Dans Buffet froid, il nous est expliqué pourquoi il y a surtout des innocents en prison : c'est parce qu'on évite d'y mettre des coupables, et en voici la raison : il ne faut pas arrêter les coupables, car ils sont beaucoup plus dangereux en prison qu'en liberté. En prison, ils contaminent les innocents.
Et dans Grosse Fatigue (sauf erreur), Michel Blanc se retrouve injustement mis en taule. Il se met à tambouriner contre la porte de la cellule en clamant son innocence et Gégé Depardieu, qui est dans la même cellule avec deux trois autres détenus, lui dit d'arrêter de gueuler, ça ne sert à rien. Nous sommes tous innocents, lui dit-il : tu vois, par exemple, le Dédé, c'est un innocent qui viole, le Bébert c'est un innocent qui fait des braquages, moi je suis un innocent qui tue, etc.

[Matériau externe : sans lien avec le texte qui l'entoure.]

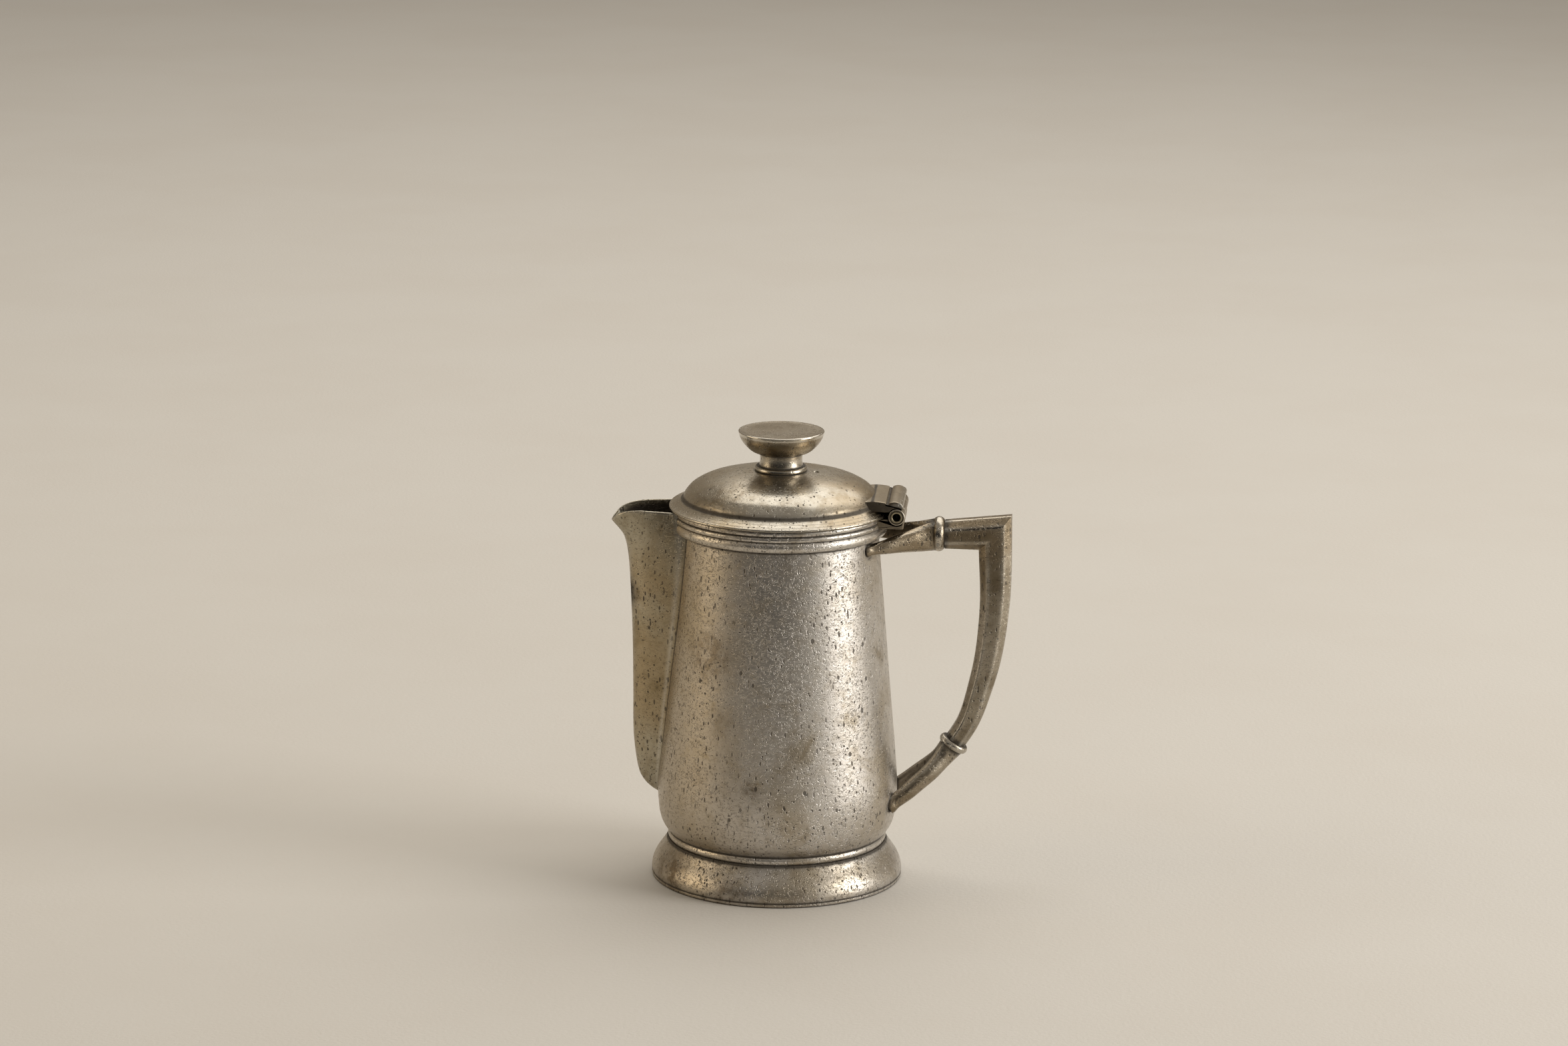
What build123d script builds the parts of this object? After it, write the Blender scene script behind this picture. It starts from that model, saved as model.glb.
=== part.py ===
from build123d import *
import os
from math import cos, hypot, radians, sin, sqrt

# Individual hotel-silver pot: a tapered body on a domed foot, a full-height gutter spout,
# a hinged domed lid with a drum knob, and a hollow handle held in two forked sockets.
#
# Frame, in millimetres: +Z up, origin at the centre of the foot's resting plane,
# +X towards the handle, -X towards the spout, symmetric about the XZ plane.

# ---- Heights of the stacked pieces, from the table up ----
FOOT_HEIGHT = 12.35
WAIST_HEIGHT = 2.35
WALL_HEIGHT = 98.7
RIM_BAND_HEIGHT = 7.0
LID_GAP = 0.15
BRIM_HEIGHT = 3.0
DOME_RISE = 9.3
KNOB_FLANGE_HEIGHT = 1.7
KNOB_NECK_HEIGHT = 4.05
KNOB_HEAD_HEIGHT = 7.3

# ---- Radii ----
FOOT_RADIUS = 40.1
WAIST_RADIUS = 35.05
BELLY_RADIUS = 38.45
MOUTH_RADIUS = 30.55           # outside of the wall at the mouth
BRIM_OVERHANG = 4.8            # brim's edge beyond the mouth
DOME_OVERHANG = 0.65           # foot of the dome beyond the mouth
KNOB_FLANGE_RADIUS = 8.35
KNOB_NECK_RADIUS = 6.7
KNOB_HEAD_RADIUS = 13.6

# ---- Gauges of metal ----
BODY_WALL = 1.1
FLOOR_THICKNESS = 1.2
FOOT_WALL = 1.1
SPOUT_WALL = 0.9
LID_WALL = 0.9
BEZEL_WALL = 0.9

# ---- Foot and body ----
FOOT_WIRE_HEIGHT = 1.2
FOOT_WIRE_WIDTH = 2.6
FOOT_FLANGE_WIDTH = 6.0        # flange at the top of the foot, under the floor
FOOT_DOME = [(0.13, 1.0), (0.47, 0.76), (0.78, 0.29)]    # (share of height, share of flare)
WAIST_BAND_DEPTH = 1.15        # radial thickness of the half-round waist band
WAIST_BAND_CROWN = 0.35
CREASE_STEP = 0.45             # the wall starts this far inside the face of the waist band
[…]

Et sur le fond, vous raison, qu'est-ce que c'est que cette mystique naïve, empreinte de pensée magique, du Procès, comme si cette formalité administrative était l'alpha et l'omega de la Vérité Judiciaire ? Ca prouve quoi, le procès ? Vous êtes donc parfaitement fondé à dire que ce n'est pas la prison qui change la nature de l'innocent : même condamné, il reste innocent, le mec.
Bon, plus sérieusement : je crois aussi que "présumé innocent" veut dire en droit des choses comme ce que vous mentionnez : tant qu'on n'a pas prouvé et condamné, on fait comme s'il était innocent et c'est aux accusateurs de démontrer le contraire et pas à lui de prouver qu'il est innocent. Cela a donc un sens juridique, mais ce qui se passe, c'est qu'on en use dans les média, dans les bistrots dans un autre sens, qui est pervers. Qui permet au politicard surpris la main dans le pot de confiture, qui en a encore plein la bouche, dont les vêtements sont maculés par la marmelade, de dire qu'il est innocent tant qu'il n'y aura pas eu procès, procès qui aura lieu dans trente ans.
Mais si nous prenons les mots dans leur sens obvie, le juge ne va pas se ridiculiser dans un procès s'il n'a rien dans son dossier, s'il n'a pas de fortes présomptions - et des présomptions de culpabilité, pas d'innocence - au minimum, des preuves le plus souvent, c'est-à-dire qu'il croit que le type est coupable. Et le procès est là pour authentifier cette croyance.